What you will do: Return the lines exactly as they stand, from the first of the material through the line containing "footrest rubbers, pedal".

§

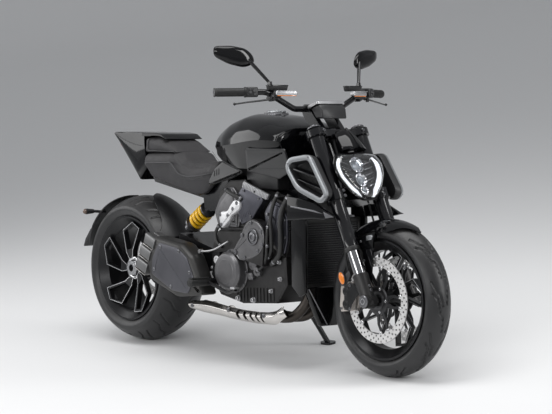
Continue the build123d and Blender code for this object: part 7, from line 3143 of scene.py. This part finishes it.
    def _spring(self, maker: Maker) -> None:
        """Wind the rear spring's thick coils between its collars."""
        top, bottom = Vector((-258, -43.7, 628)), Vector((-424, -43.7, 517.5))
        line = top - bottom
        ahead = line.normalized()
        side = ahead.cross(LEFT).normalized()
        wire, radius, turns = 7.2, 31.0, 4.4
        low = line.length * 0.2 + wire
        high = line.length * 0.79 - wire
        steps = int(turns * self.COIL_STEPS)
        coil = []
        for step in range(steps + 1):
            turn = math.tau * step / self.COIL_STEPS
            along = low + (high - low) * step / steps
            coil.append(bottom + ahead * along + side * radius * math.cos(turn)
                        + LEFT * radius * math.sin(turn))
        maker.piece("spring_coils", tube(coil, wire, 14), SPRING_YELLOW, "chassis",
                    ("shock_spring",), smooth=60)

    @staticmethod
    def _fixings(maker: Maker) -> None:
        """Build the bolts and the ring on the swingarm's left face."""
        fixings = bolts([(x, 149, z) for x, z in (
            (-840, 300), (-852, 348), (-300, 420), (-240, 366))], LEFT, 7, 7)
        ring = lathe([(0, 46), (4, 46), (6, 43), (6, 30)], (REAR_AXLE.x, 149, REAR_AXLE.z), LEFT,
                     48)
        maker.piece("arm_fixings", fixings, SHOCK_STEEL, "chassis")
        maker.piece("arm_ring", ring, COVER_GREY, "chassis")


@dataclass
class Feet(Part):
    """Ribbed footrest rubbers, pedal tips and the stand's spring."""

    def build(self, maker: Maker, patterns: Patterns) -> None:
        """Build them."""
        core = lathe([(0, 13.2), (0, 16), (3, 17), (98, 17), (101, 15), (102, 12), (102, 0)],
                     (-92, -198, 317), RIGHT, 28)
        rib = box_between((-2, -13, -1.4), (2, 13, 3.4))
        ribs = patterns.row([(-92, -204, 333.6), (-92, -292, 333.6)], rib, 12, (1, 0, 0), GRIP_SOFT)
        maker.piece("footrest_rubbers", mirrored(with_data(core, ribs)), GRIP_SOFT, "chassis")
        ends = lathe([(0, 9), (4, 12), (9, 12), (11, 9), (11, 0)], (-92, -199, 317), LEFT, 24)
        maker.piece("footrest_ends", mirrored(ends), BRIGHT_CASTING, "chassis")
        outline = rounded([(-14, -16), (14, -16), (14, 16), (-14, 16)], 6)
        tip = loft([[(112 + x, -222 + y, z) for x, y in outline] for z in (303, 311)])
        toe = lathe([(-18, 6), (-16, 10), (16, 10), (18, 6)], (120, -222, 300), LEFT, 24)
        maker.piece("brake_pedal_pad", tip, BRIGHT_CASTING, "chassis", bevel=1.5)
        bmesh.ops.scale(toe, vec=(1, -1, 1), verts=toe.verts)
        maker.piece("gear_pedal_pad", toe, GRIP_SOFT, "chassis")


# ---------------------------------------------------------------- studio


class Studio:
    """The floor, the lamps and the camera."""

    EYE = (5962.0, -4893.0, 1013.0)
    YAW = 140.11
    PITCH = -2.88
    LENS = 1851.0 / 552 * 36
    FLOOR_TONE = 0.8

    def build(self) -> None:
        """Lay the floor, hang the lamps and set the camera."""
        self._floor()
        self._lamps()
        self._camera()

    def _floor(self) -> None:
        """Lay a plain pale floor that curves up behind the machine."""
        ahead = Vector((math.cos(math.radians(self.YAW)), math.sin(math.radians(self.YAW)), 0))
        sideways = Vector((-ahead.y, ahead.x, 0))
        rows = [(-34, 0.0), (24, 0.0), *[(24 + 6 * math.sin(t), 6 - 6 * math.cos(t))
                                        for t in (math.pi / 16 * k for k in range(1, 9))], (30, 34)]
        rings = [[ahead * along + sideways * side + Vector((0, 0, high)) for side in (-50, 50)]
                 for along, high in rows]
        mesh = loft(rings, closed=False, caps=False)
        data = bpy.data.meshes.new("floor")
        mesh.to_mesh(data)
        mesh.free()
        for face in data.polygons:
            face.use_smooth = True
        floor = bpy.data.objects.new("floor", data)
        bpy.context.scene.collection.objects.link(floor)
        paper = bpy.data.materials.new("paper")
        paper.use_nodes = True
        shader = paper.node_tree.nodes["Principled BSDF"]
        shader.inputs["Base Color"].default_value = (self.FLOOR_TONE,) * 3 + (1,)
        shader.inputs["Roughness"].default_value = 0.7
        data.materials.append(paper)

    @staticmethod
    def _lamp(name: str, place: Point, aim: Point, size: Flat, power: float) -> None:
        """Hang one soft box.

        Args:
            name: The lamp's name.
            place: Where it hangs, in metres.
            aim: Where it points, in metres.
            size: Its width and height in metres.
            power: Its power in watts.
        """
        lamp = bpy.data.lights.new(name, "AREA")
        lamp.shape = "RECTANGLE"
        lamp.size, lamp.size_y = size
        lamp.energy = power
        made = bpy.data.objects.new(name, lamp)
        made.location = place
        made.rotation_mode = "QUATERNION"
        made.rotation_quaternion = (Vector(aim) - Vector(place)).to_track_quat("-Z", "Y")
        bpy.context.scene.collection.objects.link(made)

    def _lamps(self) -> None:
        """Hang the soft boxes and light the world."""
        self._lamp("top_box", (0.6, -0.4, 3.4), (0.1, 0, 0.6), (3.4, 1.6), 75)
        self._lamp("front_strip", (3.6, 1.2, 1.8), (0.4, 0, 0.6), (0.5, 2.6), 45)
        self._lamp("side_strip", (0.4, -3.6, 1.9), (0, 0, 0.6), (5.0, 0.4), 50)
        self._lamp("rear_strip", (-3.2, -1.6, 2.0), (-0.4, 0, 0.7), (2.6, 2.2), 34)
        world = bpy.data.worlds.new("room")
        bpy.context.scene.world = world
        world.use_nodes = True
        glow = world.node_tree.nodes["Background"].inputs
        glow["Color"].default_value = (0.9, 0.92, 0.95, 1)
        glow["Strength"].default_value = 0.45

    def _camera(self) -> None:
        """Set the camera at its place beside the machine."""
        yaw, pitch = math.radians(self.YAW), math.radians(self.PITCH)
        look = UPRIGHT.direction((math.cos(pitch) * math.cos(yaw), math.cos(pitch) * math.sin(yaw),
                                  math.sin(pitch)))
        right = UPRIGHT.direction((math.sin(yaw), -math.cos(yaw), 0))
        above = right.cross(look)
        lens = bpy.data.cameras.new("camera")
        lens.sensor_width = 36
        lens.lens = self.LENS
        lens.clip_end = 60
        camera = bpy.data.objects.new("camera", lens)
        place = Matrix((right, above, -look)).transposed().to_4x4()
        place.translation = UPRIGHT.point(self.EYE)
        camera.matrix_world = place
        bpy.context.scene.collection.objects.link(camera)
        bpy.context.scene.camera = camera
        bpy.context.scene.view_settings.view_transform = "Standard"


class CadFinishes:
    """Gives every carried-over CAD node its finished material."""

    def __init__(self, paint: Paintshop) -> None:
        """Take up the materials.

        Args:
            paint: Makes the materials.
        """
        self.paint = paint

    def build(self) -> None:
        """Assign a material to each node's slots."""
        slots = {part["node"]: part["material_slot"] for part in frame["record"]["subparts"]}
        for name, node in frame["nodes"].items():
            finish = NODE_FINISHES.get(slots[name], SATIN_PLASTIC)
            node.data.materials.clear()
            node.data.materials.append(self.paint.material(finish))


def main() -> None:
    """Build the studio and every finished piece, in order."""
    logging.basicConfig(level=logging.INFO, format="%(message)s")
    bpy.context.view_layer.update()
    Studio().build()
    paint = Paintshop()
    maker = Maker(paint)
    CadFinishes(paint).build()
    patterns = Patterns(paint)
    parts: list[Part] = [
        Tyre("front_tyre", "front_wheel", FRONT_AXLE, FRONT_RADIUS, 58.0, 63.3, 44.5, 2.0,
             repeats=9, columns=72, rows=50,
             grooves=[[(0.0, 5), (0.3, 13), (0.35, 25), (0.62, 35), (0.72, 53)],
                      [(0.48, 13), (0.68, 23), (0.73, 33), (0.95, 50)]], groove_width=8.0,
             groove_depth=5.0),
        Tyre("rear_tyre", "rear_wheel", REAR_AXLE, REAR_RADIUS, 117.0, 166.6, 101.6, 4.0,
             repeats=14, columns=44, rows=84,
             grooves=[[(0.0, 10), (0.18, 22), (0.24, 48), (0.5, 76), (0.58, 108)],
                      [(0.6, 34), (0.74, 62), (0.96, 98)]], groove_width=7.5),
        WheelTrim("front_rim", "front_wheel", FRONT_AXLE, 31, 196, (11, 11), (-1, 1), 51.5,
                  edge=1.8),
        WheelTrim("rear_rim", "rear_wheel", REAR_AXLE, 48, 211, (79.5, 104), (-1,), 108.6),
        FrontBrakes(), RearWheelParts(), ForkDressing(), Handlebar(), Mirrors(), Headlight(),
        Display(), FrontFender(), FuelTank(), AirIntakes(), RadiatorBody(), Seats(), Tail(),
        SidePanels(), EngineRight(), EngineLeft(), Exhaust(), RearEnd(), Feet()]
    for part in parts:
        part.build(maker, patterns)
        LOG.info("built %s", type(part).__name__)
    LOG.info("pieces made: %d", maker.count)


if __name__ == "__main__":
    main()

§

Solution for this exercise:
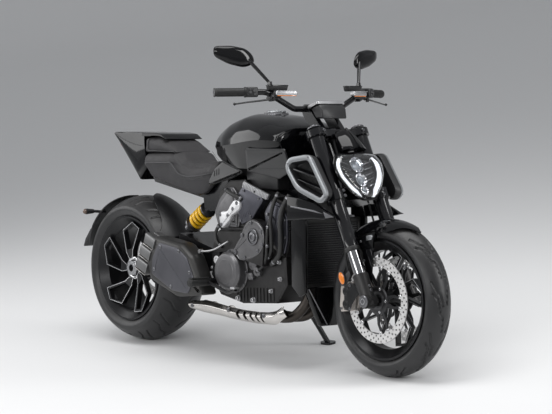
Continue the build123d and Blender code for this object: part 7, from line 3143 of scene.py. This part finishes it.
    def _spring(self, maker: Maker) -> None:
        """Wind the rear spring's thick coils between its collars."""
        top, bottom = Vector((-258, -43.7, 628)), Vector((-424, -43.7, 517.5))
        line = top - bottom
        ahead = line.normalized()
        side = ahead.cross(LEFT).normalized()
        wire, radius, turns = 7.2, 31.0, 4.4
        low = line.length * 0.2 + wire
        high = line.length * 0.79 - wire
        steps = int(turns * self.COIL_STEPS)
        coil = []
        for step in range(steps + 1):
            turn = math.tau * step / self.COIL_STEPS
            along = low + (high - low) * step / steps
            coil.append(bottom + ahead * along + side * radius * math.cos(turn)
                        + LEFT * radius * math.sin(turn))
        maker.piece("spring_coils", tube(coil, wire, 14), SPRING_YELLOW, "chassis",
                    ("shock_spring",), smooth=60)

    @staticmethod
    def _fixings(maker: Maker) -> None:
        """Build the bolts and the ring on the swingarm's left face."""
        fixings = bolts([(x, 149, z) for x, z in (
            (-840, 300), (-852, 348), (-300, 420), (-240, 366))], LEFT, 7, 7)
        ring = lathe([(0, 46), (4, 46), (6, 43), (6, 30)], (REAR_AXLE.x, 149, REAR_AXLE.z), LEFT,
                     48)
        maker.piece("arm_fixings", fixings, SHOCK_STEEL, "chassis")
        maker.piece("arm_ring", ring, COVER_GREY, "chassis")


@dataclass
class Feet(Part):
    """Ribbed footrest rubbers, pedal tips and the stand's spring."""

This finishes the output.